> [EXERCISE TASK]
Exactly as written, print each record in the listing.

> [SUPPLIED INFORMATION]
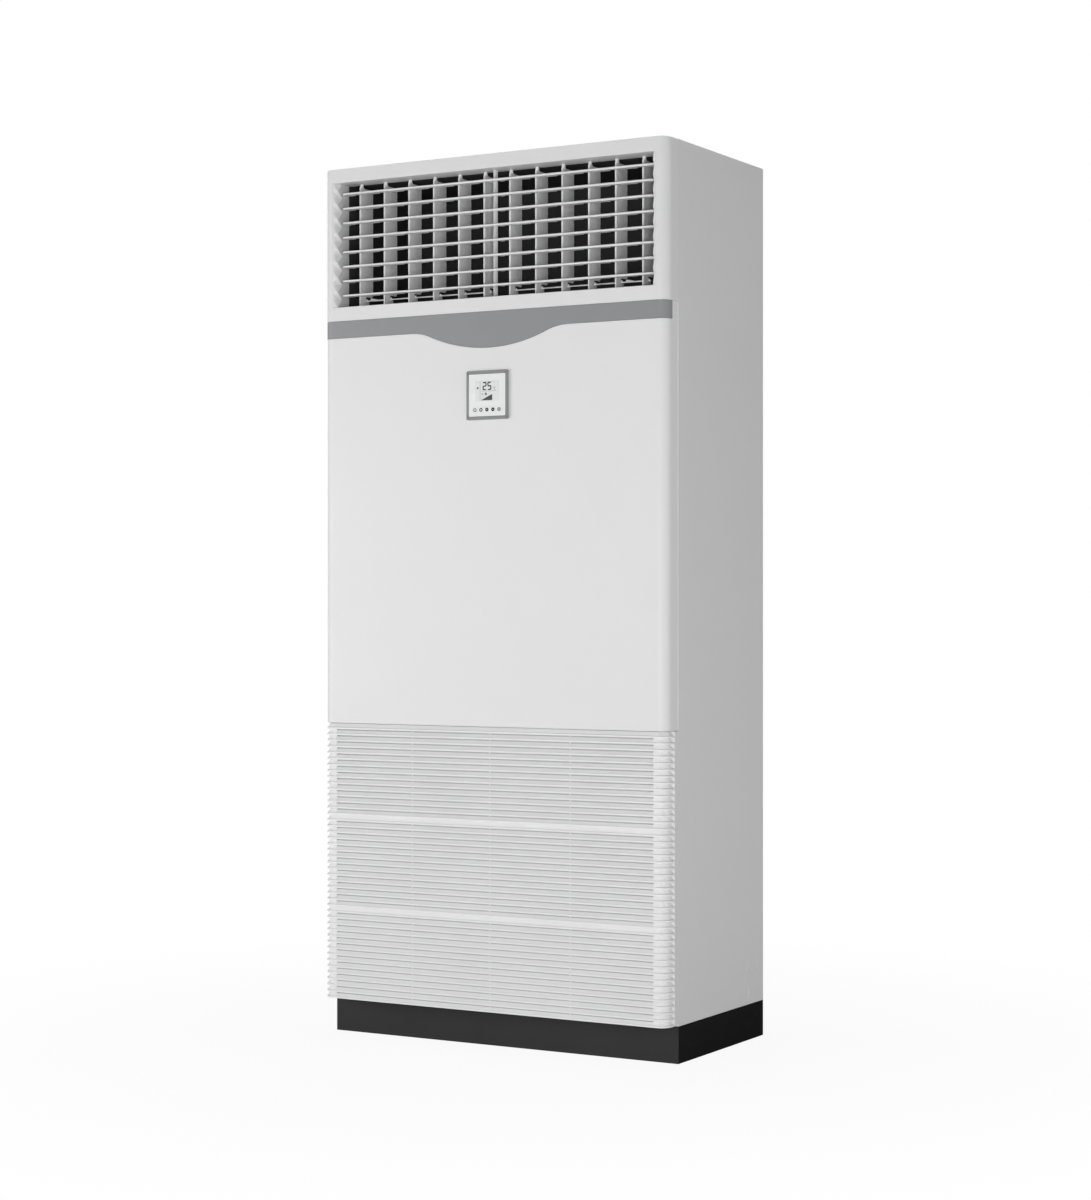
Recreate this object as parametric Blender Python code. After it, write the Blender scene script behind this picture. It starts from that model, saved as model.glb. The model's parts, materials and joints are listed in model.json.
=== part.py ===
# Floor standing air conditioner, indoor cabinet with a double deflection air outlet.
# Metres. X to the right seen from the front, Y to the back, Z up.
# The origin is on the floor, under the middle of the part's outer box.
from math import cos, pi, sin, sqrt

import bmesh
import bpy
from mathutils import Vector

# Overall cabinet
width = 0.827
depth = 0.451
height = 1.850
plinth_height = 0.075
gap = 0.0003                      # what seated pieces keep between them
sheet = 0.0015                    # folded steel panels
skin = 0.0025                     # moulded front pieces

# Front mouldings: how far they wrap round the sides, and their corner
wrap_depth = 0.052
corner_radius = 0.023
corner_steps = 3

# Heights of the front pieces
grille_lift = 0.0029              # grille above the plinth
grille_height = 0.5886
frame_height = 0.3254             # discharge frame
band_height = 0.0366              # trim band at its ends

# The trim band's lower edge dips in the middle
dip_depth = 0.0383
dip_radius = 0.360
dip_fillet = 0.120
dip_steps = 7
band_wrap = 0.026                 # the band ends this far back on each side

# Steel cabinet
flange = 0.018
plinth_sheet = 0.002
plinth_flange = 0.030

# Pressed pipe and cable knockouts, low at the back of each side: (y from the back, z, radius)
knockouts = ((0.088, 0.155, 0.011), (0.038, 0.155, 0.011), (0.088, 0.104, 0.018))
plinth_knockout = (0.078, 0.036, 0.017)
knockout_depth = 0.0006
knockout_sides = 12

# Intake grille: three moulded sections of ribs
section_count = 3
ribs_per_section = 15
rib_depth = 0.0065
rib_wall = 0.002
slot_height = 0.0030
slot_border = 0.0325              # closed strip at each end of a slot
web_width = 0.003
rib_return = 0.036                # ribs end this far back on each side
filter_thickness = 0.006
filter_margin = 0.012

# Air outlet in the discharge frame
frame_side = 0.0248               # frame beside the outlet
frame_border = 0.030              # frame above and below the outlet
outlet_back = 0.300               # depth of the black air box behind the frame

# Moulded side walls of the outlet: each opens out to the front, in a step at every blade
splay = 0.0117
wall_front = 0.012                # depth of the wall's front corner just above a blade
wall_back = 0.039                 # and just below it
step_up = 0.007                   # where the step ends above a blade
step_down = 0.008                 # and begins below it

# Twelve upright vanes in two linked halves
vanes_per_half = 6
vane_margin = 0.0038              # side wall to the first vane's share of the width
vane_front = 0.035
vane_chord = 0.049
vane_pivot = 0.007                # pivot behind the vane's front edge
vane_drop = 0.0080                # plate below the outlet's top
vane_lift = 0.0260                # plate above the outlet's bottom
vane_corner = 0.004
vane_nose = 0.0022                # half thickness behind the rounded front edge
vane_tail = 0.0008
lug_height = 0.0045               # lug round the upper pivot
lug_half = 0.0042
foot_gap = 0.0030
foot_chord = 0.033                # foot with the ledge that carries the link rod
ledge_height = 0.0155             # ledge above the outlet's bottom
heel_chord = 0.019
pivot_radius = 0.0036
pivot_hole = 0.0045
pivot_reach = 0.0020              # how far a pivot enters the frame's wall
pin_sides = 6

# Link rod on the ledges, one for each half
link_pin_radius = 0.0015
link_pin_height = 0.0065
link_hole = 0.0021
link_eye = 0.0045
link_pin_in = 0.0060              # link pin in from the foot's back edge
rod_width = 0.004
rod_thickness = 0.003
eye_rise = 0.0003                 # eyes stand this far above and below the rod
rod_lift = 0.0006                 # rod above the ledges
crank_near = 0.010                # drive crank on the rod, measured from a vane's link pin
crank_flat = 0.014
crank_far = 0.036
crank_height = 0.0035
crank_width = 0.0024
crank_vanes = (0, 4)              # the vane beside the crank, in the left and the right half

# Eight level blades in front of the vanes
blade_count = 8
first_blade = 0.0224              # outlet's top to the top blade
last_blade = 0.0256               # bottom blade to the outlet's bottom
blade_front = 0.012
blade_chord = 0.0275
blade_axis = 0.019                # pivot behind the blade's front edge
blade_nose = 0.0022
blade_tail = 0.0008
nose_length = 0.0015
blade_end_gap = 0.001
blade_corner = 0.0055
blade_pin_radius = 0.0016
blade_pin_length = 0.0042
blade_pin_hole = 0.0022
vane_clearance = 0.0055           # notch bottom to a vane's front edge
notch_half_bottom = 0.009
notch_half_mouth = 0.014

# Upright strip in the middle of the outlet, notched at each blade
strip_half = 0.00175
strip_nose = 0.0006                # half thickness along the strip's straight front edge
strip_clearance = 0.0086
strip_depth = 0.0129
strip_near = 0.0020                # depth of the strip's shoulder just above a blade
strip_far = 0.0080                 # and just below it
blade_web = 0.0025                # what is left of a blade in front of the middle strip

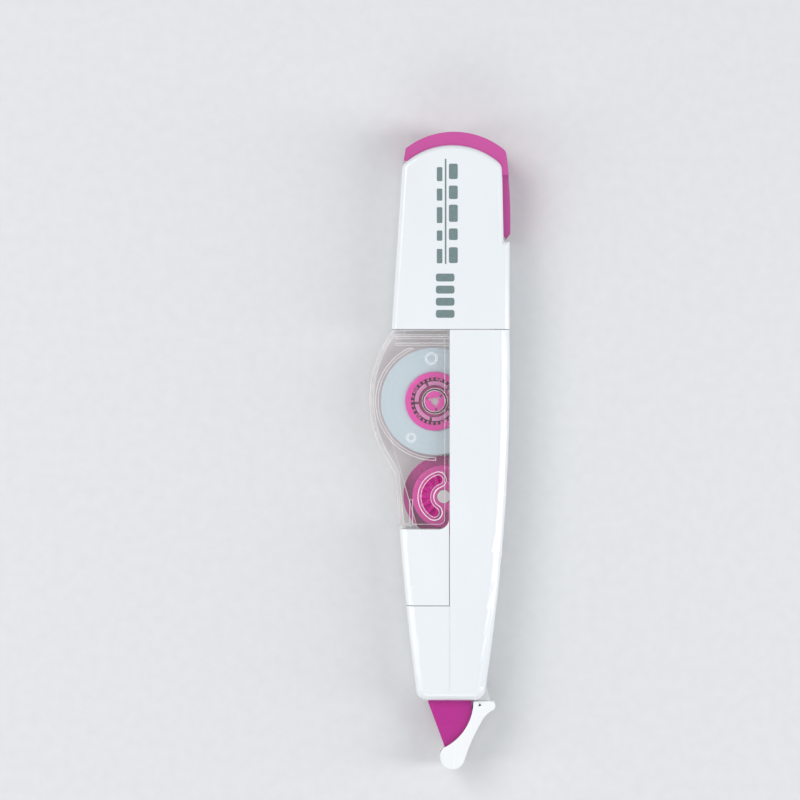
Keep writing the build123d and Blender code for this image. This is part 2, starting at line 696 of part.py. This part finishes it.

> [RESULT]
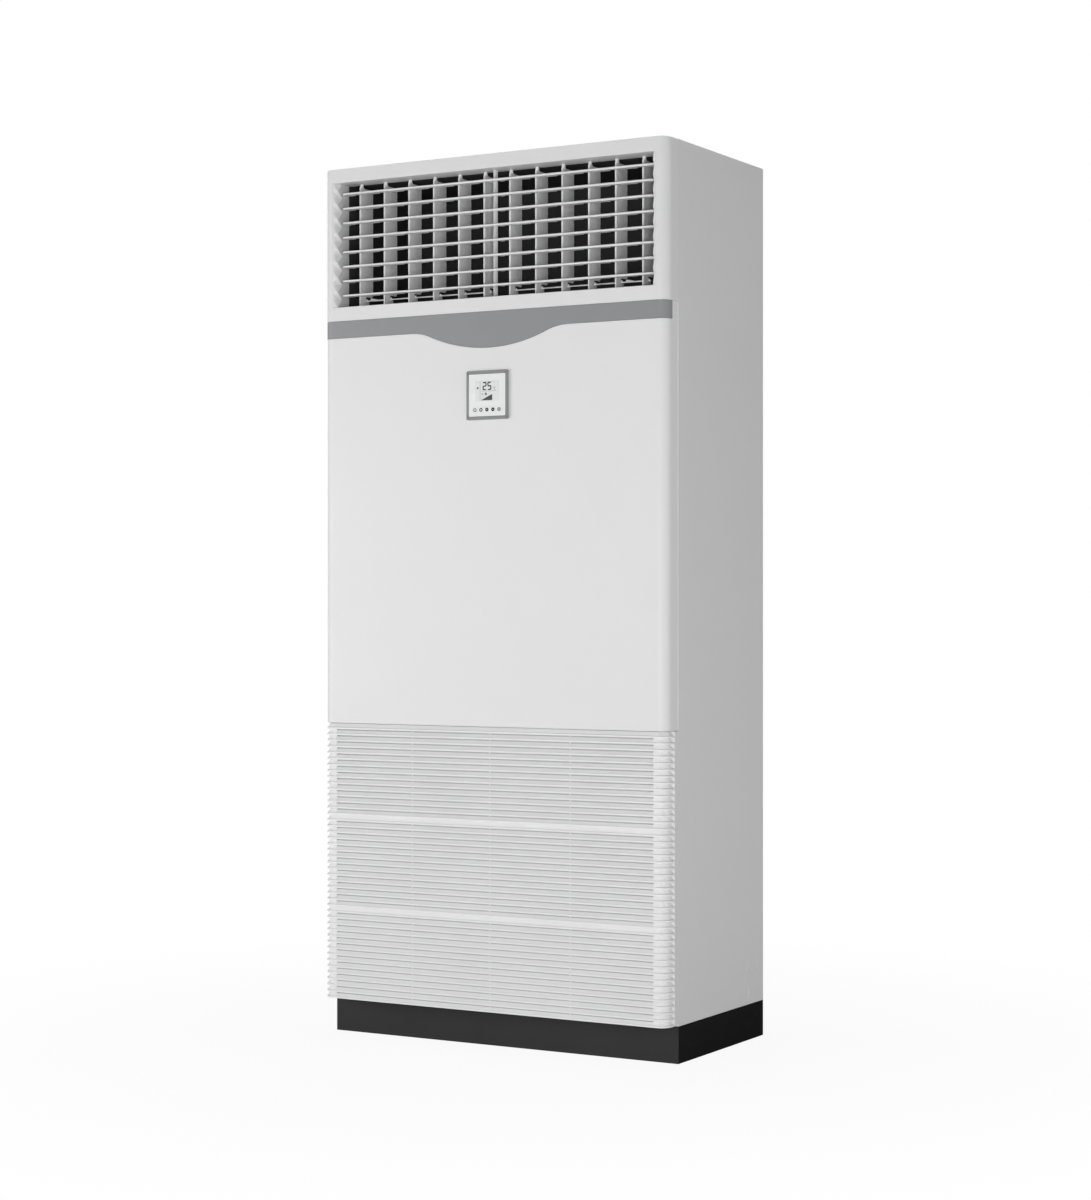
Recreate this object as parametric Blender Python code. After it, write the Blender scene script behind this picture. It starts from that model, saved as model.glb. The model's parts, materials and joints are listed in model.json.
=== part.py ===
# Floor standing air conditioner, indoor cabinet with a double deflection air outlet.
# Metres. X to the right seen from the front, Y to the back, Z up.
# The origin is on the floor, under the middle of the part's outer box.
from math import cos, pi, sin, sqrt

import bmesh
import bpy
from mathutils import Vector

# Overall cabinet
width = 0.827
depth = 0.451
height = 1.850
plinth_height = 0.075
gap = 0.0003                      # what seated pieces keep between them
sheet = 0.0015                    # folded steel panels
skin = 0.0025                     # moulded front pieces

# Front mouldings: how far they wrap round the sides, and their corner
wrap_depth = 0.052
corner_radius = 0.023
corner_steps = 3

# Heights of the front pieces
grille_lift = 0.0029              # grille above the plinth
grille_height = 0.5886
frame_height = 0.3254             # discharge frame
band_height = 0.0366              # trim band at its ends

# The trim band's lower edge dips in the middle
dip_depth = 0.0383
dip_radius = 0.360
dip_fillet = 0.120
dip_steps = 7
band_wrap = 0.026                 # the band ends this far back on each side

# Steel cabinet
flange = 0.018
plinth_sheet = 0.002
plinth_flange = 0.030

# Pressed pipe and cable knockouts, low at the back of each side: (y from the back, z, radius)
knockouts = ((0.088, 0.155, 0.011), (0.038, 0.155, 0.011), (0.088, 0.104, 0.018))
plinth_knockout = (0.078, 0.036, 0.017)
knockout_depth = 0.0006
knockout_sides = 12

# Intake grille: three moulded sections of ribs
section_count = 3
ribs_per_section = 15
rib_depth = 0.0065
rib_wall = 0.002
slot_height = 0.0030
slot_border = 0.0325              # closed strip at each end of a slot
web_width = 0.003
rib_return = 0.036                # ribs end this far back on each side
filter_thickness = 0.006
filter_margin = 0.012

# Air outlet in the discharge frame
frame_side = 0.0248               # frame beside the outlet
frame_border = 0.030              # frame above and below the outlet
outlet_back = 0.300               # depth of the black air box behind the frame

# Moulded side walls of the outlet: each opens out to the front, in a step at every blade
splay = 0.0117
wall_front = 0.012                # depth of the wall's front corner just above a blade
wall_back = 0.039                 # and just below it
step_up = 0.007                   # where the step ends above a blade
step_down = 0.008                 # and begins below it

# Twelve upright vanes in two linked halves
vanes_per_half = 6
vane_margin = 0.0038              # side wall to the first vane's share of the width
vane_front = 0.035
vane_chord = 0.049
vane_pivot = 0.007                # pivot behind the vane's front edge
vane_drop = 0.0080                # plate below the outlet's top
vane_lift = 0.0260                # plate above the outlet's bottom
vane_corner = 0.004
vane_nose = 0.0022                # half thickness behind the rounded front edge
vane_tail = 0.0008
lug_height = 0.0045               # lug round the upper pivot
lug_half = 0.0042
foot_gap = 0.0030
foot_chord = 0.033                # foot with the ledge that carries the link rod
ledge_height = 0.0155             # ledge above the outlet's bottom
heel_chord = 0.019
pivot_radius = 0.0036
pivot_hole = 0.0045
pivot_reach = 0.0020              # how far a pivot enters the frame's wall
pin_sides = 6

# Link rod on the ledges, one for each half
link_pin_radius = 0.0015
link_pin_height = 0.0065
link_hole = 0.0021
link_eye = 0.0045
link_pin_in = 0.0060              # link pin in from the foot's back edge
rod_width = 0.004
rod_thickness = 0.003
eye_rise = 0.0003                 # eyes stand this far above and below the rod
rod_lift = 0.0006                 # rod above the ledges
crank_near = 0.010                # drive crank on the rod, measured from a vane's link pin
crank_flat = 0.014
crank_far = 0.036
crank_height = 0.0035
crank_width = 0.0024
crank_vanes = (0, 4)              # the vane beside the crank, in the left and the right half

# Eight level blades in front of the vanes
blade_count = 8
first_blade = 0.0224              # outlet's top to the top blade
last_blade = 0.0256               # bottom blade to the outlet's bottom
blade_front = 0.012
blade_chord = 0.0275
blade_axis = 0.019                # pivot behind the blade's front edge
blade_nose = 0.0022
blade_tail = 0.0008
nose_length = 0.0015
blade_end_gap = 0.001
blade_corner = 0.0055
blade_pin_radius = 0.0016
blade_pin_length = 0.0042
blade_pin_hole = 0.0022
vane_clearance = 0.0055           # notch bottom to a vane's front edge
notch_half_bottom = 0.009
notch_half_mouth = 0.014

# Upright strip in the middle of the outlet, notched at each blade
strip_half = 0.00175
strip_nose = 0.0006                # half thickness along the strip's straight front edge
strip_clearance = 0.0086
strip_depth = 0.0129
strip_near = 0.0020                # depth of the strip's shoulder just above a blade
strip_far = 0.0080                 # and just below it
blade_web = 0.0025                # what is left of a blade in front of the middle strip

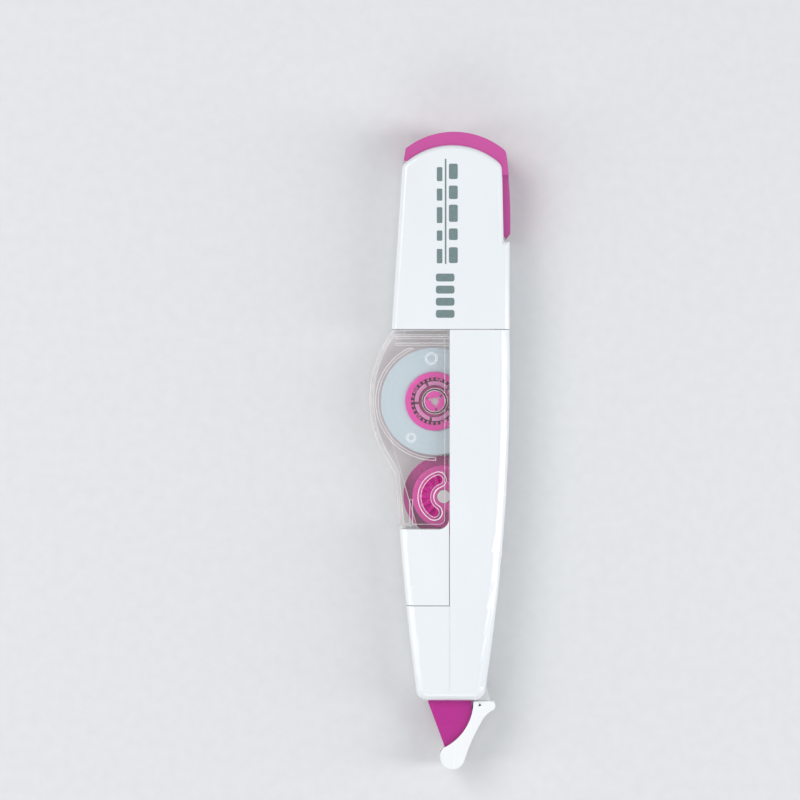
Keep writing the build123d and Blender code for this image. This is part 2, starting at line 696 of part.py. This part finishes it.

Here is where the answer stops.